The real AI safety isn't about preventing AI from becoming too powerful.
It's about preventing too few from controlling that power.

While we debate pauses and superintelligence, companies are losing their ability to operate independently. While we fear future AI dominance, present AI dependency is already creating digital serfs.

The superintelligence debate is a luxury for those who haven't yet realized they're already dependent.

The Window Is Closing

The patterns are clear. Organizations that adopted AI early are already finding it impossible to function without specific providers. The switching costs aren't technical—they're cognitive. Teams have literally forgotten how to work without their AI tools.

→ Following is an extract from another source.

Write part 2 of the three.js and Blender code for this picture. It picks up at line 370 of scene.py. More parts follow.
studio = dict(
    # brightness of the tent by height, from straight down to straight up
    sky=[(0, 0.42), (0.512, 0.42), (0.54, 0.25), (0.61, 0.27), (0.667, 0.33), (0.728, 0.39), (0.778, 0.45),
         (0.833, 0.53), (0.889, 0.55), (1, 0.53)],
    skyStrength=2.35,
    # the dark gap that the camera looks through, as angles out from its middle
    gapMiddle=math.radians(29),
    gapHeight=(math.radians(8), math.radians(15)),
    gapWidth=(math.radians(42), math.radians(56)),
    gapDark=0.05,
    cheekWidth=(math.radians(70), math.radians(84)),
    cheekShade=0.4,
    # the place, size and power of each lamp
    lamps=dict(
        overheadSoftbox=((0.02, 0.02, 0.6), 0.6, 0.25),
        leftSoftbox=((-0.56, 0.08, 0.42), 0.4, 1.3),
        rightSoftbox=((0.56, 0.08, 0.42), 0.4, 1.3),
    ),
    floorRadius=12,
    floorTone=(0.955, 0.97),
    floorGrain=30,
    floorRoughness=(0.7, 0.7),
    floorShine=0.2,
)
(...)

Every month we delay addressing this, thousands more organizations cross the dependency threshold.

This isn't a 2030 problem or a 2040 problem. This is a TODAY problem with compound interest.

A Call to Action

To policymakers: Recognize cognitive sovereignty as fundamental as data sovereignty. Create frameworks for AI ownership, not just AI usage.

To CEOs and CTOs: Build AI capability, not AI dependency. Maintain human competencies alongside AI augmentation. Choose providers that enable ownership, not just access.

To builders and developers: Create infrastructure for sovereignty, not just efficiency. Build tools that empower independence, not dependency.

To individuals: Maintain your cognitive fitness. Practice thinking without AI. Preserve your ability to create, analyze, and decide independently.

The Question That Matters

The question isn't whether we'll use AI—that's inevitable.

The question isn't even whether AI will become superintelligent—that's speculation.

The real question is: Will we maintain our ability to think independently while using AI, or will we surrender that ability for convenience?

The Choice Is Now

A species that cannot think independently cannot remain free.

What we do now determines whether future generations thank us for preserving their cognitive freedom—or curse us for trading it away while debating threats that hadn't even materialized yet.

The greatest threat isn't AI becoming too intelligent.
It's humans forgetting how to think.